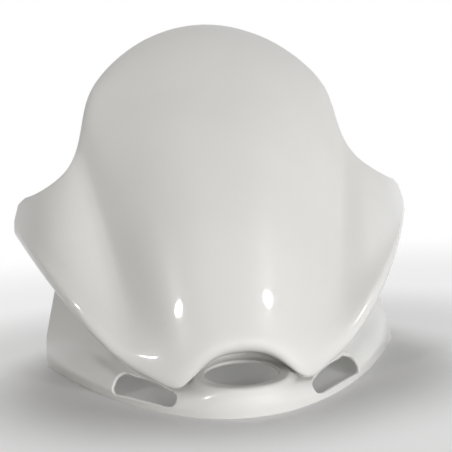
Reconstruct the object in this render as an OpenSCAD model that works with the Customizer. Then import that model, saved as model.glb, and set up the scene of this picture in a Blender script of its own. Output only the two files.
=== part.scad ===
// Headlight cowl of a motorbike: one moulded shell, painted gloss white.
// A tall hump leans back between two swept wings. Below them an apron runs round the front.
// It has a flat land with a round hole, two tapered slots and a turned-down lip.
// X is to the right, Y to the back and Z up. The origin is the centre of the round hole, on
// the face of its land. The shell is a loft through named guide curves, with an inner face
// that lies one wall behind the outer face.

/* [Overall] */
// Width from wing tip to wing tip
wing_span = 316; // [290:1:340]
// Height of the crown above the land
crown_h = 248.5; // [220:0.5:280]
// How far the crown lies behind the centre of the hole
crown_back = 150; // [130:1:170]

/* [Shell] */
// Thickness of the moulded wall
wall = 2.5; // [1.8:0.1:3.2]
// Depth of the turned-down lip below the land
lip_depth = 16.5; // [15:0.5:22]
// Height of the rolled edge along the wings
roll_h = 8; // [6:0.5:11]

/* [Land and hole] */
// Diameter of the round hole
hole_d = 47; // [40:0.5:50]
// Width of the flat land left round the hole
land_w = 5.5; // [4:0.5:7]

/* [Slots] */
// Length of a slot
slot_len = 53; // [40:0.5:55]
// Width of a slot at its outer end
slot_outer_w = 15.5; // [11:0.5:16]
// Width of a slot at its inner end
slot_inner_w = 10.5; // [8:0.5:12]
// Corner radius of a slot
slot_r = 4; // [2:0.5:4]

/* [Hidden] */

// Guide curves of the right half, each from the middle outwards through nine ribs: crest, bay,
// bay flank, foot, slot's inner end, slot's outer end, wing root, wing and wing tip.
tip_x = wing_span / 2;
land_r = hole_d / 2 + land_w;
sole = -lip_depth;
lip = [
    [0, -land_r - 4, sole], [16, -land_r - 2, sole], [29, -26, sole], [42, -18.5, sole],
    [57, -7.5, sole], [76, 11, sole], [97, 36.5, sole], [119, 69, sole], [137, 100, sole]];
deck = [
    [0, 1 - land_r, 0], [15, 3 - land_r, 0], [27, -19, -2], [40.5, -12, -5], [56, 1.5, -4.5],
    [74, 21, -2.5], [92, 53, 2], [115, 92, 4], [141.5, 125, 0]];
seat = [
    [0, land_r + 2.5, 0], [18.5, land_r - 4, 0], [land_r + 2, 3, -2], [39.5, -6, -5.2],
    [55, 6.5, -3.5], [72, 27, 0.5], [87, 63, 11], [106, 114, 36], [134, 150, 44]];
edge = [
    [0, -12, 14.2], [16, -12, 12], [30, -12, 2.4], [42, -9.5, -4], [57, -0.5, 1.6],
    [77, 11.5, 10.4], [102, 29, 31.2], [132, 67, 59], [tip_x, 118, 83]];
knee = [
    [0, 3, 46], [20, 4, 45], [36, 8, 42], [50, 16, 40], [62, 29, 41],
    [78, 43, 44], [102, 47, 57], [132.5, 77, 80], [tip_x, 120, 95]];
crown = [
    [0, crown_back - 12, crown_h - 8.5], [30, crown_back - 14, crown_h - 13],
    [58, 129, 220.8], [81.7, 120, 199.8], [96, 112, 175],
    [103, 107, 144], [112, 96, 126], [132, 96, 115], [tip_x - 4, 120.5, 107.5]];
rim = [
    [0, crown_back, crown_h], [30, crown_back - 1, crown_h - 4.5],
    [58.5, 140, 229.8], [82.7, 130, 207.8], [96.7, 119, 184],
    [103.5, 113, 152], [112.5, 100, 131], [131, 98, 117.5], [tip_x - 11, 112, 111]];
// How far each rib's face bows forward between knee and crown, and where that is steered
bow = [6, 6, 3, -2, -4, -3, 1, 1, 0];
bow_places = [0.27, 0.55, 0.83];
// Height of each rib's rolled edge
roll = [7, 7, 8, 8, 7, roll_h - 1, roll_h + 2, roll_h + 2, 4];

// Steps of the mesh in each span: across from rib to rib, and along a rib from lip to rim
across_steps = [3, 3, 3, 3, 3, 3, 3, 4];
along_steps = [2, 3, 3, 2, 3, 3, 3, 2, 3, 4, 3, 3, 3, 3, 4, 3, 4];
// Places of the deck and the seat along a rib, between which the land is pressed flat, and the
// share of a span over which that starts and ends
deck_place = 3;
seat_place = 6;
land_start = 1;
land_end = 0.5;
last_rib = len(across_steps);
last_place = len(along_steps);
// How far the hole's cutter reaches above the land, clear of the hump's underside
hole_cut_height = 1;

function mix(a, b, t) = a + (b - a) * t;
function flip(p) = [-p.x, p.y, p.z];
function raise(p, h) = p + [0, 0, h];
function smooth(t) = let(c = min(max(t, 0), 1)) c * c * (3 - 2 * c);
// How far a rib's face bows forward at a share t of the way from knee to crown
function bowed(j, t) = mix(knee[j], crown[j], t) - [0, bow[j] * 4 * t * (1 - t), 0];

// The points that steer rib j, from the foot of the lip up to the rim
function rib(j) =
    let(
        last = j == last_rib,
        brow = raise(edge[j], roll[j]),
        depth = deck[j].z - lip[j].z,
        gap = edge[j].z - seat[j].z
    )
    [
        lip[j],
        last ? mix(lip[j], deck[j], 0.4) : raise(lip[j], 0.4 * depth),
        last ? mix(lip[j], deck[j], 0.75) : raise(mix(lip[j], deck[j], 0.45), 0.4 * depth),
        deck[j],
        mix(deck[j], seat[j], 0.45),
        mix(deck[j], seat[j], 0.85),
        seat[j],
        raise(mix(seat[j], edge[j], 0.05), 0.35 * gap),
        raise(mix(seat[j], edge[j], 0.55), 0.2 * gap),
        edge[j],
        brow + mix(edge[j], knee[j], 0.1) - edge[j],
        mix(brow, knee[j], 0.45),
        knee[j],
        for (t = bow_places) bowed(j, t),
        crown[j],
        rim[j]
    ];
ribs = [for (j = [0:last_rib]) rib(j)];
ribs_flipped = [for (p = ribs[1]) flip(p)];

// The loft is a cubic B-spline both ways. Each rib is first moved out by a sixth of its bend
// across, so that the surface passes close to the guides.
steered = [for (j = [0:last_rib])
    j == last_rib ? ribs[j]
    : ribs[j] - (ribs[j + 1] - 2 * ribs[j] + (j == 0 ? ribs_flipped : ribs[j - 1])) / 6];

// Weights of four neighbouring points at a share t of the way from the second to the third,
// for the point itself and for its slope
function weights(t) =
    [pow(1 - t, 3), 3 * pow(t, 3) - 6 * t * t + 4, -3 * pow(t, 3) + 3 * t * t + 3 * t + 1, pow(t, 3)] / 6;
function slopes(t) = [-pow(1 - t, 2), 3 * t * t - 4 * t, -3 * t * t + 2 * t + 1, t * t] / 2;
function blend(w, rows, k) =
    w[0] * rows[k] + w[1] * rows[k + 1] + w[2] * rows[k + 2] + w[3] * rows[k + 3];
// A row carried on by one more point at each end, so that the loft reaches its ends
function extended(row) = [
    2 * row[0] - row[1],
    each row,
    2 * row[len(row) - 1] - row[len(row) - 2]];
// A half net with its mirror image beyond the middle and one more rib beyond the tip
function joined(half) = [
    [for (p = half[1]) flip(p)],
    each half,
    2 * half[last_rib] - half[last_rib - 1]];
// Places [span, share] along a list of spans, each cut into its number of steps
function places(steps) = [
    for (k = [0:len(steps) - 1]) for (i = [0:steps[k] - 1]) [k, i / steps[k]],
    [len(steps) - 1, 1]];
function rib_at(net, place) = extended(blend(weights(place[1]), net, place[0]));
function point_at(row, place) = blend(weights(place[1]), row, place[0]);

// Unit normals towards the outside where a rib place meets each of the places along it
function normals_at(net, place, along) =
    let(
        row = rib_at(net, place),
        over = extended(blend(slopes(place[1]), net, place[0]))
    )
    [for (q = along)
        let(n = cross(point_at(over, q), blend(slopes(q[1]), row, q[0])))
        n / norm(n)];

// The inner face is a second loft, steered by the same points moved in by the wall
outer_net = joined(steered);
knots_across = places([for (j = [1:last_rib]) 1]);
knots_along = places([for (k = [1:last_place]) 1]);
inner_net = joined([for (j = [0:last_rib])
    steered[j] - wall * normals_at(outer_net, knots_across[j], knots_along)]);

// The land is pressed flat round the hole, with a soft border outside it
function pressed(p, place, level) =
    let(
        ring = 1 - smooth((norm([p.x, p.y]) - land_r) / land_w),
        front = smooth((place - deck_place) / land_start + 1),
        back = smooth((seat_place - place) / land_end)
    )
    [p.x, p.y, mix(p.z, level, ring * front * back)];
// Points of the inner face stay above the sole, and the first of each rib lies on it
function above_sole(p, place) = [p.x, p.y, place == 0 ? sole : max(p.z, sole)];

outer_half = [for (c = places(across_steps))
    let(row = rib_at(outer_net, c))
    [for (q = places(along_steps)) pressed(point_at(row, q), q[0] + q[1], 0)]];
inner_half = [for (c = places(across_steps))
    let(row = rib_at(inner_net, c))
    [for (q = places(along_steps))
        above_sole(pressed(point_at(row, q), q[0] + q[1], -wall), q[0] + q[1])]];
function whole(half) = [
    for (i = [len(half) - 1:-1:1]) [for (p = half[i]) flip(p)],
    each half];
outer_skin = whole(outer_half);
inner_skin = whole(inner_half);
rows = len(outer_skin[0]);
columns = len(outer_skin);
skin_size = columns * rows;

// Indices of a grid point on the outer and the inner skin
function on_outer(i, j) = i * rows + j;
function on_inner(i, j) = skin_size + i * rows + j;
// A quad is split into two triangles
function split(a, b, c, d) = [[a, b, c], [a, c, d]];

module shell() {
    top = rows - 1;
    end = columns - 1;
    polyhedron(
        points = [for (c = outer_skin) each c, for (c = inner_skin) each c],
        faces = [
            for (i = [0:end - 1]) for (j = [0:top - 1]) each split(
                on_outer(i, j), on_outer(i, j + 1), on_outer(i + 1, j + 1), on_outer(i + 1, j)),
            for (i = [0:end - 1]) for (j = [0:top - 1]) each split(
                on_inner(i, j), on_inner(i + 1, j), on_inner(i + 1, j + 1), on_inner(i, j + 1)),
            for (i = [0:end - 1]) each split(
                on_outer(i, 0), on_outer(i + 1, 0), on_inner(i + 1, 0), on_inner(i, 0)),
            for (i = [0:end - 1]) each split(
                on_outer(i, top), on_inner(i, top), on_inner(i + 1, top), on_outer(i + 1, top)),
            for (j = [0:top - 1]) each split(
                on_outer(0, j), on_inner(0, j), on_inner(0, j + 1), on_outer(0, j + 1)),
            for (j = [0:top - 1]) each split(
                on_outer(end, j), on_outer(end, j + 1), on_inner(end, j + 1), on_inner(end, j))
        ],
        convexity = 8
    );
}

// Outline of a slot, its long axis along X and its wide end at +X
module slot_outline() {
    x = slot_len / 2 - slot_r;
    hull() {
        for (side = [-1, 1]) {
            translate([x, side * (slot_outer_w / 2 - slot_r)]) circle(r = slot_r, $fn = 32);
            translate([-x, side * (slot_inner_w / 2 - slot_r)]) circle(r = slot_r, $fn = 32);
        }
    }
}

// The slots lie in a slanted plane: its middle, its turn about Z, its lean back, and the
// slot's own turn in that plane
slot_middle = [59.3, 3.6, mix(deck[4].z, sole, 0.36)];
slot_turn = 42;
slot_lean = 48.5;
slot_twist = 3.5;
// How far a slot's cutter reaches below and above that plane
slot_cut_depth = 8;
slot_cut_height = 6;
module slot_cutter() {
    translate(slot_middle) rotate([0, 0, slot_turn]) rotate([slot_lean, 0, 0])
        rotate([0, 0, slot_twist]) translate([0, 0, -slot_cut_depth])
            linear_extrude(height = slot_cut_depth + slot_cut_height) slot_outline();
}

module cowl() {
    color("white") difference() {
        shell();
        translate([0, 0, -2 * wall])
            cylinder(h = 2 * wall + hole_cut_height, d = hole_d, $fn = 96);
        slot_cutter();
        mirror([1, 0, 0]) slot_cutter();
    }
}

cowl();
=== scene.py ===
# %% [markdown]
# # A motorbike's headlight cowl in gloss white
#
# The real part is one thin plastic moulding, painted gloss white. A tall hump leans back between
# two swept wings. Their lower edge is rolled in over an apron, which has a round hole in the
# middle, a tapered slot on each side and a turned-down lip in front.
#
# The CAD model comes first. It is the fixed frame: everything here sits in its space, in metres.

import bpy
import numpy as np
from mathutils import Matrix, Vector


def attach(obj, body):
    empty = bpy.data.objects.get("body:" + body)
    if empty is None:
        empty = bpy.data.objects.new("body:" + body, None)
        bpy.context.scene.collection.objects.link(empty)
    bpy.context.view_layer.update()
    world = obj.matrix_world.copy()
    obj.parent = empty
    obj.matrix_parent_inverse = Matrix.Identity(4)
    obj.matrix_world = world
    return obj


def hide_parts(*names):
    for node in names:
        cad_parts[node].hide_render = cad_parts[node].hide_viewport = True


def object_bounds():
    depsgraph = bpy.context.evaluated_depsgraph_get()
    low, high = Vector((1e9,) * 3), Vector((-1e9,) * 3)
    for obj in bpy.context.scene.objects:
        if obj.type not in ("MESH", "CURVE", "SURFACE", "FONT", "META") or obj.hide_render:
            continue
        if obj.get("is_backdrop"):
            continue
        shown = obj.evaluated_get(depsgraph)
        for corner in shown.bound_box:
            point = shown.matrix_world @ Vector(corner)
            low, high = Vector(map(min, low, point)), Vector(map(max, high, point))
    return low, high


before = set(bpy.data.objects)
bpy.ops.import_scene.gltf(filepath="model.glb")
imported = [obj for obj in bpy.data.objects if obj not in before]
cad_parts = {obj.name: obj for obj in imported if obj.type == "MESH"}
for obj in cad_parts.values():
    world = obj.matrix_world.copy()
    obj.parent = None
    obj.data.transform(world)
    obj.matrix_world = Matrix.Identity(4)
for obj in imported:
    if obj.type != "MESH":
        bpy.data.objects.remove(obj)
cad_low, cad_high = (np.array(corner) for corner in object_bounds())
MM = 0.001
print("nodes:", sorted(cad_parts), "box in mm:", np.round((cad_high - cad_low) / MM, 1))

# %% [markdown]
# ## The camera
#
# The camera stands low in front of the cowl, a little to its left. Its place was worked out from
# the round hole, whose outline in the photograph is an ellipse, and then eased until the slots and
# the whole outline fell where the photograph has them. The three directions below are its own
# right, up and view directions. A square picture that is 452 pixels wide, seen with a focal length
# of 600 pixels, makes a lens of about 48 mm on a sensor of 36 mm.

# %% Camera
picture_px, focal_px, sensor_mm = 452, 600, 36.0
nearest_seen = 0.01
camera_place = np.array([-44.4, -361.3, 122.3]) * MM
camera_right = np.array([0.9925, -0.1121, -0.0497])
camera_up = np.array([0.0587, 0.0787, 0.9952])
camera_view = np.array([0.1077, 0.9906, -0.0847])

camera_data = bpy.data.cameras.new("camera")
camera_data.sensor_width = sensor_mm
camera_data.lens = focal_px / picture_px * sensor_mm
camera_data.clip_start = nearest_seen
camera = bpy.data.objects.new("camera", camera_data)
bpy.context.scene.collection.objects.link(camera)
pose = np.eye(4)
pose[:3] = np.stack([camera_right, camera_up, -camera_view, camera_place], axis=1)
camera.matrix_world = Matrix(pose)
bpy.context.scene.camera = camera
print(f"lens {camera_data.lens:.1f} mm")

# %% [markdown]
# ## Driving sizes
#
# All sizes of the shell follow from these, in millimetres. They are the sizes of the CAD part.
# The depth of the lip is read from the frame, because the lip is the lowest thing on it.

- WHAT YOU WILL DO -
Return the lines from the line with "back, and the" through the line with "if obj.type not", inclusive, exactly as they stand, and nothing else.

- EXPECTED OUTPUT -
// The slots lie in a slanted plane: its middle, its turn about Z, its lean back, and the
// slot's own turn in that plane
slot_middle = [59.3, 3.6, mix(deck[4].z, sole, 0.36)];
slot_turn = 42;
slot_lean = 48.5;
slot_twist = 3.5;
// How far a slot's cutter reaches below and above that plane
slot_cut_depth = 8;
slot_cut_height = 6;
module slot_cutter() {
    translate(slot_middle) rotate([0, 0, slot_turn]) rotate([slot_lean, 0, 0])
        rotate([0, 0, slot_twist]) translate([0, 0, -slot_cut_depth])
            linear_extrude(height = slot_cut_depth + slot_cut_height) slot_outline();
}

module cowl() {
    color("white") difference() {
        shell();
        translate([0, 0, -2 * wall])
            cylinder(h = 2 * wall + hole_cut_height, d = hole_d, $fn = 96);
        slot_cutter();
        mirror([1, 0, 0]) slot_cutter();
    }
}

cowl();
=== scene.py ===
# %% [markdown]
# # A motorbike's headlight cowl in gloss white
#
# The real part is one thin plastic moulding, painted gloss white. A tall hump leans back between
# two swept wings. Their lower edge is rolled in over an apron, which has a round hole in the
# middle, a tapered slot on each side and a turned-down lip in front.
#
# The CAD model comes first. It is the fixed frame: everything here sits in its space, in metres.

import bpy
import numpy as np
from mathutils import Matrix, Vector


def attach(obj, body):
    empty = bpy.data.objects.get("body:" + body)
    if empty is None:
        empty = bpy.data.objects.new("body:" + body, None)
        bpy.context.scene.collection.objects.link(empty)
    bpy.context.view_layer.update()
    world = obj.matrix_world.copy()
    obj.parent = empty
    obj.matrix_parent_inverse = Matrix.Identity(4)
    obj.matrix_world = world
    return obj


def hide_parts(*names):
    for node in names:
        cad_parts[node].hide_render = cad_parts[node].hide_viewport = True


def object_bounds():
    depsgraph = bpy.context.evaluated_depsgraph_get()
    low, high = Vector((1e9,) * 3), Vector((-1e9,) * 3)
    for obj in bpy.context.scene.objects:
        if obj.type not in ("MESH", "CURVE", "SURFACE", "FONT", "META") or obj.hide_render:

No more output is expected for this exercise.